Cataclysm reads “Each player chooses from the permanents he or she controls an artifact, a creature, an enchantment, and a land and sacrifices the rest”. The keen reader will already be going wait that’s so busted here. You see all this deck truly needs to operate is a discard outlet, Greasefang, and a vehicle in the graveyard. In other words, one creature, and one enchantment. This puts us far ahead other decks who rely on having more of a board presence or more mana to work with.

This effect is so good that we’re willing to play cards like Tragic Arrogance and Cataclysmic Gearhulk even if they don’t neuter mana the same way. The deck doesn’t run typical board wipes in favor of these sacrifice effects.

An extra bit of spice comes from the slow flickers previously mentioned. Targeting an extra vehicle or utility creature before your cataclysm resolves means you get to keep it post cataclysm. Putting us even further ahead while our opponents are left choaking on our dust. This is why the deck favors cards like Long Road Home or Touch The Spirit Realms over more traditionally efficient cards like Cloudshift.

Removal

The flicker effects also mean that in addition to the more traditional removal options that Black and White present we also want ETB based removal. Especially on vehicles who will be entering every turn.

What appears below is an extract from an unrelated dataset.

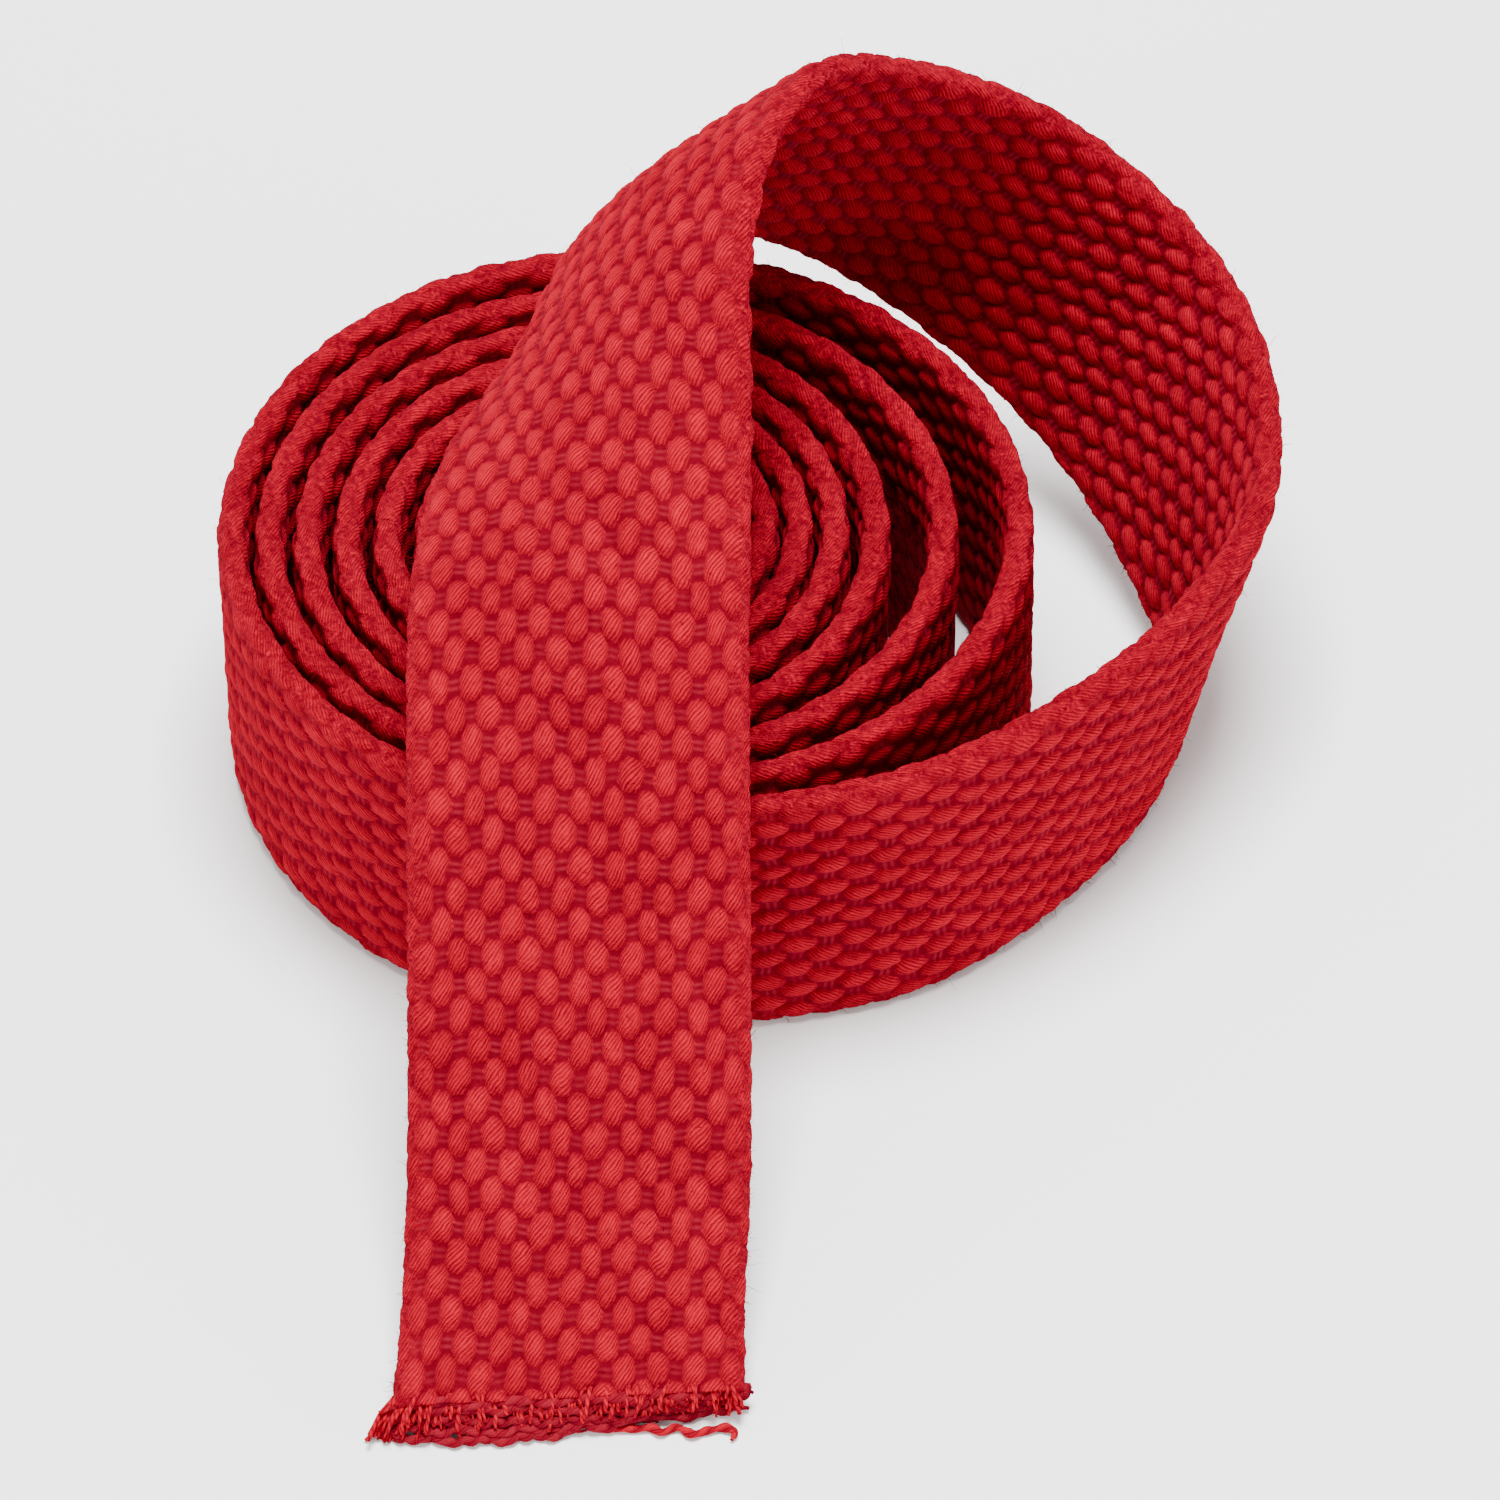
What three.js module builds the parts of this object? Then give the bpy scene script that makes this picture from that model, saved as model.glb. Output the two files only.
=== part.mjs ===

New vehicles like Demonic Junker and Unidentified Hovership fit in right at home with previous legacy sideboard “all-star” Skysovereign, Consul Flagship. Combined with the best creature based removal like Solitude, Loran of the Third Path, and Skyclave Apparition, the deck has answers to just about anything that could threaten it.

We want to use this removal in order to stop engines. Typically we won’t care about big creatures as we can literally fly over them and out race any aggro based strategies. What we are concerned about are card draw and other army in a can cards like Koma. Any card that can single handedly overcome the card disadvantage presented by this deck should be eliminated with maximum prejudice.

Of course we’re allowed to have cards that single handedly overcome our own oppression

Creatures like Tymna and Breena allow us to keep up the aggro and fill up our hands. Breena does give cards to others but they won’t get to spend them with the amount of damage Breena stacks up on our utility creatures.

We also play more typical card advantage engines like The One Ring (as does every deck optimizing for anything card is busted) and Trouble in Pairs. The majority of the time when tutoring for cards you’ll be looking for one of these effects.

Other Cool Inclusions

Cynical Loner feels like it was made for this deck. It’s dies easily on attack but we usually tap her to crew a vehicle. And then she tutors whatever vehicle we need right into the graveyard. She makes hands keepable all by her lonesome and will just win games if left unanswered.

Solitary Confinement is just one of my favorite cards ever. Any card that says skip your draw step is going to be good. We can keep it out forever with a Greasefang and a vehicle to bounce every turn. And in exchange we can’t be damaged at all and we have shroud. Which can be surprisingly useful these days.

That’s about it…

The rest of the deck is more damage, card draw, and removal. This deck knows what it wants, to smash a car into your face, and it does so with relentless determination. The deck includes a few more cards for resilience like Reanimate and Sevinne’s Reclamation. Afterall the deck needs Greasefang to operate and doesn’t play much ramp. You often cap out at around 6 mana so casting Greasefang multiple times sucks.

If you’re looking for a list that successfully ports Dead Guy Ale or really any low to the ground aggressive deck try this one out.